[The task]: The lines to print start at the one containing "trace(line_width=ribbon_thickness)" and end at the one containing "obj.parent = None"; print them exactly, ends included, and only them.

Records with modeling code
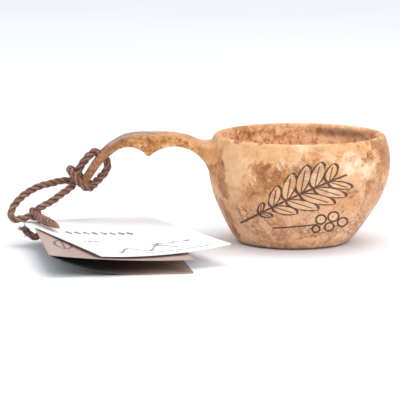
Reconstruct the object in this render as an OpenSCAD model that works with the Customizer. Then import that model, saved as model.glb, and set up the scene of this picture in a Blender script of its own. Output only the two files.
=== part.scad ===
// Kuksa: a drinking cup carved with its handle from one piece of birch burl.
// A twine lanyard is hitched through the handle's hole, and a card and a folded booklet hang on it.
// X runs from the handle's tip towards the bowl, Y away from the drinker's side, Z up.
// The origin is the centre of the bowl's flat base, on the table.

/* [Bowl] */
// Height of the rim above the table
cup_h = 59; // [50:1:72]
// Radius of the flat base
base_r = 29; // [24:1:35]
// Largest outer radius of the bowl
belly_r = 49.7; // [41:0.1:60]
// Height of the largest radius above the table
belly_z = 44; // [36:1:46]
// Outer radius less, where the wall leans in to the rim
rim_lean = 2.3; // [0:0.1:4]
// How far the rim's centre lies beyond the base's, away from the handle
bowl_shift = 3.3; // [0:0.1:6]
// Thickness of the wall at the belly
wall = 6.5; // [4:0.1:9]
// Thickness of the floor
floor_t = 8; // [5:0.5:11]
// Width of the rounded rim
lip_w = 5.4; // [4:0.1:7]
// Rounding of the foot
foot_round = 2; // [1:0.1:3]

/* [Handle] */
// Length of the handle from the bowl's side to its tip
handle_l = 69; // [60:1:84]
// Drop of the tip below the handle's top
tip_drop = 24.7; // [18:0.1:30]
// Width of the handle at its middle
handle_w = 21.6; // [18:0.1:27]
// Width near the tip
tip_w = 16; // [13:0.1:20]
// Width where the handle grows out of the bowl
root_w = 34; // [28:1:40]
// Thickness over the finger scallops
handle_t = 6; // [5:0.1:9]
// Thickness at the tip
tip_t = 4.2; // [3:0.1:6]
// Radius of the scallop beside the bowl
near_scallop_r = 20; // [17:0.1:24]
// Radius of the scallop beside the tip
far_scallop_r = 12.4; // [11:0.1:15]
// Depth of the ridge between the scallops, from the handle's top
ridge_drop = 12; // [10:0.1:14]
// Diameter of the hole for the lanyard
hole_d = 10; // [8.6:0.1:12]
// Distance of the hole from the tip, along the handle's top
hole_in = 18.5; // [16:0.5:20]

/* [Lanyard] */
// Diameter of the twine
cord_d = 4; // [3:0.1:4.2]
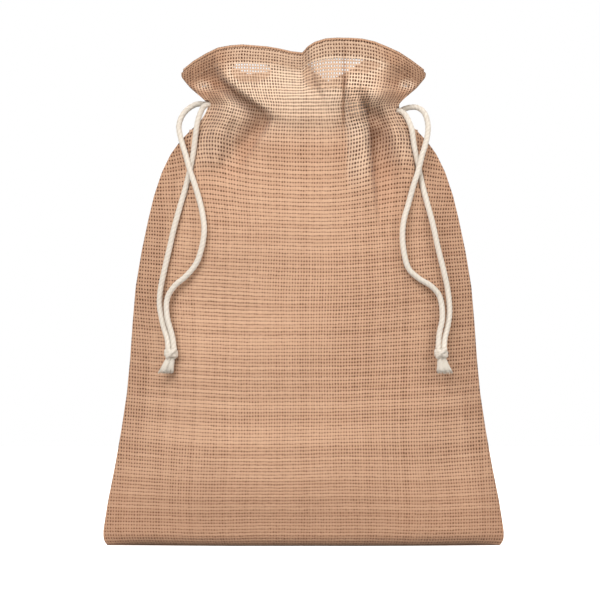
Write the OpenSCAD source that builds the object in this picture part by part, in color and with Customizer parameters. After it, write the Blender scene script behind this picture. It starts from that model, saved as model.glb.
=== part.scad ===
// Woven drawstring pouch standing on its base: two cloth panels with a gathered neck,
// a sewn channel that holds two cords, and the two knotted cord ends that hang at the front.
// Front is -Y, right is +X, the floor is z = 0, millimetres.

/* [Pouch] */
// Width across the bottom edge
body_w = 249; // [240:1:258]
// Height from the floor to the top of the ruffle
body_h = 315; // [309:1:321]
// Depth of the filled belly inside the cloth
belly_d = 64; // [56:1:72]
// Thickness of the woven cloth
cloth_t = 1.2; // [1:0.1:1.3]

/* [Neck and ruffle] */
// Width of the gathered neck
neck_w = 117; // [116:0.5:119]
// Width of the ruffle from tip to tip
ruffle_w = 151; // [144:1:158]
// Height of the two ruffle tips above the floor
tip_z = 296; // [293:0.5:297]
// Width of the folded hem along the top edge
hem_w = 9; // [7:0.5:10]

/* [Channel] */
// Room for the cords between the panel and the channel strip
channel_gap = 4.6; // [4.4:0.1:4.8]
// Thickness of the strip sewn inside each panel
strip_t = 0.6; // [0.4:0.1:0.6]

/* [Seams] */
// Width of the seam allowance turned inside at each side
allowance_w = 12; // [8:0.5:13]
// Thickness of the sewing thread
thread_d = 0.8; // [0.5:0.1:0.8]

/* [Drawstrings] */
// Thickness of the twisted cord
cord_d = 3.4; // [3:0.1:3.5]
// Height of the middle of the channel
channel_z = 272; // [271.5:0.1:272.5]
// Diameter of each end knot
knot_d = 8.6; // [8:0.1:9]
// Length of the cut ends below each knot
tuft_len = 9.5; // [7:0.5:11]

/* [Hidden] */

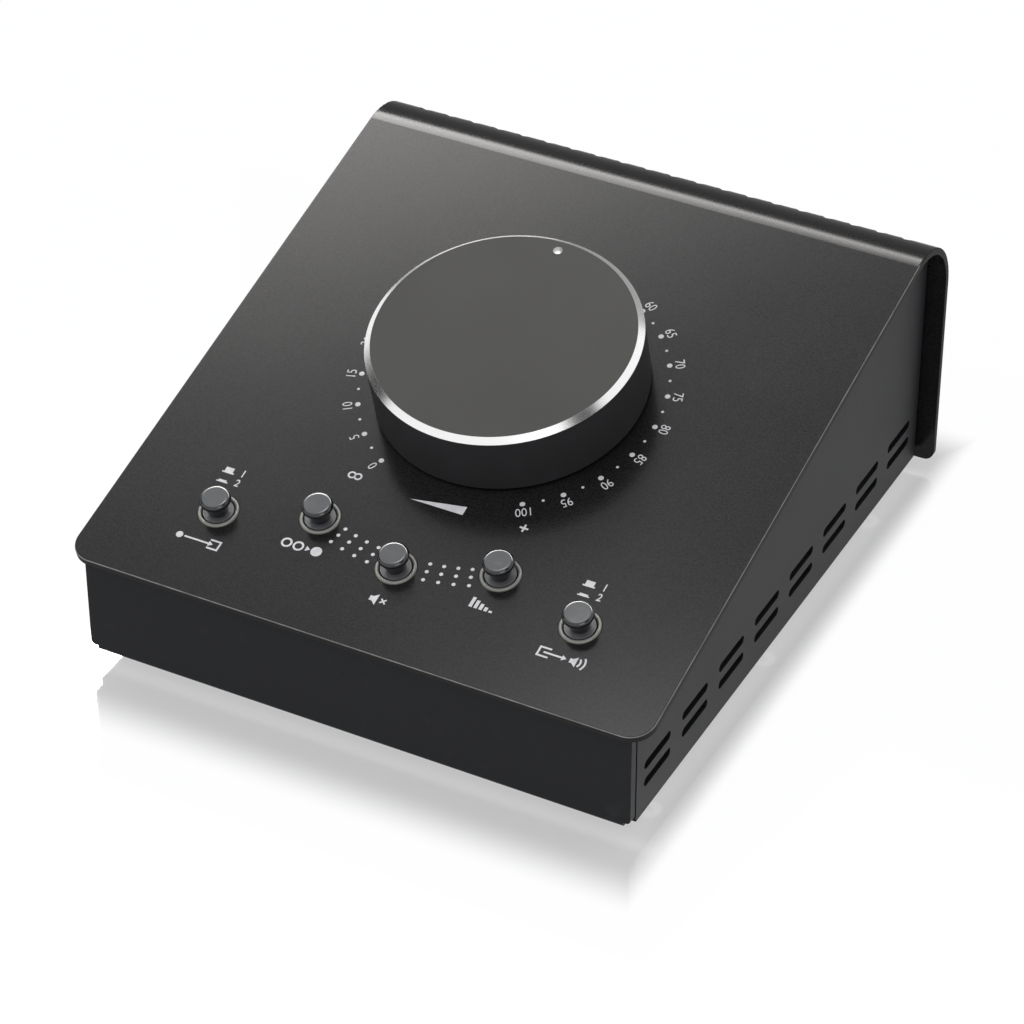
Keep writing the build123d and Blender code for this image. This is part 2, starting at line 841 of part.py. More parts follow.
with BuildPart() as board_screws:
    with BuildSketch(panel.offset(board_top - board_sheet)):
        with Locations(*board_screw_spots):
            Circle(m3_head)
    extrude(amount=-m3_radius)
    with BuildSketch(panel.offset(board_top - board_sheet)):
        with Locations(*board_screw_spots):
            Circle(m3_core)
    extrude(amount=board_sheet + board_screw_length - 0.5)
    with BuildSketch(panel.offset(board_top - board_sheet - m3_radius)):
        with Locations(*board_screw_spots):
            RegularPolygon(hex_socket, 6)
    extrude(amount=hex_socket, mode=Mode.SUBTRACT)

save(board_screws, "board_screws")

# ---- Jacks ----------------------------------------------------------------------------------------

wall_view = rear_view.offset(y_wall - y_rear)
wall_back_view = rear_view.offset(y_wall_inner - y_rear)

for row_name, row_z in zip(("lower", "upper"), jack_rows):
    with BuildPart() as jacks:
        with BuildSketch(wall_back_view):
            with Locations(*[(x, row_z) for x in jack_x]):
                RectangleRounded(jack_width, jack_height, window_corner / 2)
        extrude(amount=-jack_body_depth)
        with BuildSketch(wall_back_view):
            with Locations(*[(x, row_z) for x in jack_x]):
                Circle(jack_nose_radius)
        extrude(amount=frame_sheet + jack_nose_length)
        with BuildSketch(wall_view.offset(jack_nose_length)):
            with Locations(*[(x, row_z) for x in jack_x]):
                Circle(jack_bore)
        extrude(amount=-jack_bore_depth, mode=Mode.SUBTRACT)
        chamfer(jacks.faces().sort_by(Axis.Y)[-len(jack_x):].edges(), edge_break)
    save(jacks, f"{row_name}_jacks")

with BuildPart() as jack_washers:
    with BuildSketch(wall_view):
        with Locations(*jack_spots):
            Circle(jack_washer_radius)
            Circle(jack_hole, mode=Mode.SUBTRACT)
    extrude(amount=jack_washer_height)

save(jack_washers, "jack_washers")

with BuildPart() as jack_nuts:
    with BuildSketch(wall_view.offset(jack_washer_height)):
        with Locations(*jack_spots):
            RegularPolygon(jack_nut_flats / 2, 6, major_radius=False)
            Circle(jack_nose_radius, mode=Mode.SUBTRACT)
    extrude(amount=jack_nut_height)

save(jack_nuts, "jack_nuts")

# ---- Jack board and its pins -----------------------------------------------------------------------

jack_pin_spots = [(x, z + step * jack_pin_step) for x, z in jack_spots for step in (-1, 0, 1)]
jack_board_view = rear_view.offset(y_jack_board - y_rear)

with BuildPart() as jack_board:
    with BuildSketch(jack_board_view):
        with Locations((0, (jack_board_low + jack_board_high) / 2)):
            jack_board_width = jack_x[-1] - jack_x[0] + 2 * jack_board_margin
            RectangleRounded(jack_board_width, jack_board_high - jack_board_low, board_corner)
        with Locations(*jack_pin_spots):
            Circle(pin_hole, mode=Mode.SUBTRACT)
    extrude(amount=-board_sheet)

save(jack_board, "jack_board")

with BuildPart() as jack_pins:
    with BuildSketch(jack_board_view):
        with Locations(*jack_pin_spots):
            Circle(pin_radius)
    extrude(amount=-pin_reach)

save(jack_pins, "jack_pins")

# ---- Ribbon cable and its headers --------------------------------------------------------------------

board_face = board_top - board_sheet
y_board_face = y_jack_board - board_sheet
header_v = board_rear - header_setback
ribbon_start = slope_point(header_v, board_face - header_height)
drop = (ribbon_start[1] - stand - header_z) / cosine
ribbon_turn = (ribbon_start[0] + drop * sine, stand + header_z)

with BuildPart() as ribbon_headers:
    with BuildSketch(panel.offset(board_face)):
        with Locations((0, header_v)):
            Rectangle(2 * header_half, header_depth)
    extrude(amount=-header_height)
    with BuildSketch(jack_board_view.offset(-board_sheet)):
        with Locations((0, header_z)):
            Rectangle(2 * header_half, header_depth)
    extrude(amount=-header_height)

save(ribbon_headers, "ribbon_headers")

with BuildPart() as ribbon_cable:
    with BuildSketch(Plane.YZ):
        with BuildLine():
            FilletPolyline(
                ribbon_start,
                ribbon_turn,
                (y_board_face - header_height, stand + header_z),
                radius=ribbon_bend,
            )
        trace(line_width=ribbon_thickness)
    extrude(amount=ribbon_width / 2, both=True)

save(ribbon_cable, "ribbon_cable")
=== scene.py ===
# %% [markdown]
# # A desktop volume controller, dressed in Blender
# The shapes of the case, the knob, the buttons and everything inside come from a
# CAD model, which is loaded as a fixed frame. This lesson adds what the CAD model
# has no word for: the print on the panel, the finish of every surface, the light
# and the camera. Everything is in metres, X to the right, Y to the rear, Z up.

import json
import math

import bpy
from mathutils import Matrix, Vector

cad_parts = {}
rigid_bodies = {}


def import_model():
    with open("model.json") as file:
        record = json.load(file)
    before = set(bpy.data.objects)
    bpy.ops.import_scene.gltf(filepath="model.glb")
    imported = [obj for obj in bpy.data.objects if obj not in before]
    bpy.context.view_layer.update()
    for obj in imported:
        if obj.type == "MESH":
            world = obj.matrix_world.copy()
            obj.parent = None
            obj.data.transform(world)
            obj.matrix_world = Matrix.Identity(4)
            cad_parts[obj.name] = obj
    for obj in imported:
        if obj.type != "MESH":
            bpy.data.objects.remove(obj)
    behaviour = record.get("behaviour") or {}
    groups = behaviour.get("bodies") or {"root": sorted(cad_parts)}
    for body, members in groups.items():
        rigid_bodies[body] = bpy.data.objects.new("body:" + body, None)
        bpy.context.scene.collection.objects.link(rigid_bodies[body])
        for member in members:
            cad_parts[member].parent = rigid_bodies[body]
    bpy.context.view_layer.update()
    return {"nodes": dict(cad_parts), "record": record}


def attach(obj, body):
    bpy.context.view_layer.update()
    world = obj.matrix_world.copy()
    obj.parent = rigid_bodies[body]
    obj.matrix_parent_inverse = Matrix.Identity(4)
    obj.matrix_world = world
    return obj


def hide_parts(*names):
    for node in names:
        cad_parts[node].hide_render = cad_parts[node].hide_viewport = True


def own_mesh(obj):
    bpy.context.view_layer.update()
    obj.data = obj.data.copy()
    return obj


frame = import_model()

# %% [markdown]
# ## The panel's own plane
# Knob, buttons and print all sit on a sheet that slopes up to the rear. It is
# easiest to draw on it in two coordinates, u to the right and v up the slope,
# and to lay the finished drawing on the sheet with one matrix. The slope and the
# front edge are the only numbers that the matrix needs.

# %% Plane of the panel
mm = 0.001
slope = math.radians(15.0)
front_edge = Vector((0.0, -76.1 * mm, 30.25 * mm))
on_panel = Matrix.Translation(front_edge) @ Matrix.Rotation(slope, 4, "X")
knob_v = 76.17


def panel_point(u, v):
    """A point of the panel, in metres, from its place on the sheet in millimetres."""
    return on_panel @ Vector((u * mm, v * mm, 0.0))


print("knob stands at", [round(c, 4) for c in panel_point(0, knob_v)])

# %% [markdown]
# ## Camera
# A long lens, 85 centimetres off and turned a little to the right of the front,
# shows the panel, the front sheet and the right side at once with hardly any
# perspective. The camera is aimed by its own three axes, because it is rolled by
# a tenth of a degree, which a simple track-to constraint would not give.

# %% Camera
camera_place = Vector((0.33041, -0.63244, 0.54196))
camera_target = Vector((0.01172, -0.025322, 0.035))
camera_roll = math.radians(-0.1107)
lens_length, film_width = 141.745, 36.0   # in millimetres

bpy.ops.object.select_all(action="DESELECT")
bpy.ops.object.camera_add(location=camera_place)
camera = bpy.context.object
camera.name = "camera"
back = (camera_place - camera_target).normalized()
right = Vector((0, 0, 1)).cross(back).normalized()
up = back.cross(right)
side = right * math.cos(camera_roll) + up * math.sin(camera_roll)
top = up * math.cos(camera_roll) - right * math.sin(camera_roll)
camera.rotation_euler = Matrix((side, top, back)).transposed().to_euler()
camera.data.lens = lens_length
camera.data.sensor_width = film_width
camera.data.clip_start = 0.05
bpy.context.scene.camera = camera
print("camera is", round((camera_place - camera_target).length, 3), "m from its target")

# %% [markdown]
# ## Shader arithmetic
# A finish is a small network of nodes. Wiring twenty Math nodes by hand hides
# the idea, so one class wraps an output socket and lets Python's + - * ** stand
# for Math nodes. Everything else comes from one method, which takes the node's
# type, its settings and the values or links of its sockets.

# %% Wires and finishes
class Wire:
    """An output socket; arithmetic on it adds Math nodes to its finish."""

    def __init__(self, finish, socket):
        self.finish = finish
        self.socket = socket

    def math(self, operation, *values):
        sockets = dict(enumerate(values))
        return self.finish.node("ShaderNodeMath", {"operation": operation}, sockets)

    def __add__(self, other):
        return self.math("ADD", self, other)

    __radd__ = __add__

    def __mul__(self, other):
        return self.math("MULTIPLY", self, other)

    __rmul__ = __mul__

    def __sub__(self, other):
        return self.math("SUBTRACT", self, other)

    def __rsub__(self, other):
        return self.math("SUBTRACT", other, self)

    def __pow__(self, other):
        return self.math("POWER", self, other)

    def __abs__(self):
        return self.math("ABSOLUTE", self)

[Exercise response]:
        trace(line_width=ribbon_thickness)
    extrude(amount=ribbon_width / 2, both=True)

save(ribbon_cable, "ribbon_cable")
=== scene.py ===
# %% [markdown]
# # A desktop volume controller, dressed in Blender
# The shapes of the case, the knob, the buttons and everything inside come from a
# CAD model, which is loaded as a fixed frame. This lesson adds what the CAD model
# has no word for: the print on the panel, the finish of every surface, the light
# and the camera. Everything is in metres, X to the right, Y to the rear, Z up.

import json
import math

import bpy
from mathutils import Matrix, Vector

cad_parts = {}
rigid_bodies = {}


def import_model():
    with open("model.json") as file:
        record = json.load(file)
    before = set(bpy.data.objects)
    bpy.ops.import_scene.gltf(filepath="model.glb")
    imported = [obj for obj in bpy.data.objects if obj not in before]
    bpy.context.view_layer.update()
    for obj in imported:
        if obj.type == "MESH":
            world = obj.matrix_world.copy()
            obj.parent = None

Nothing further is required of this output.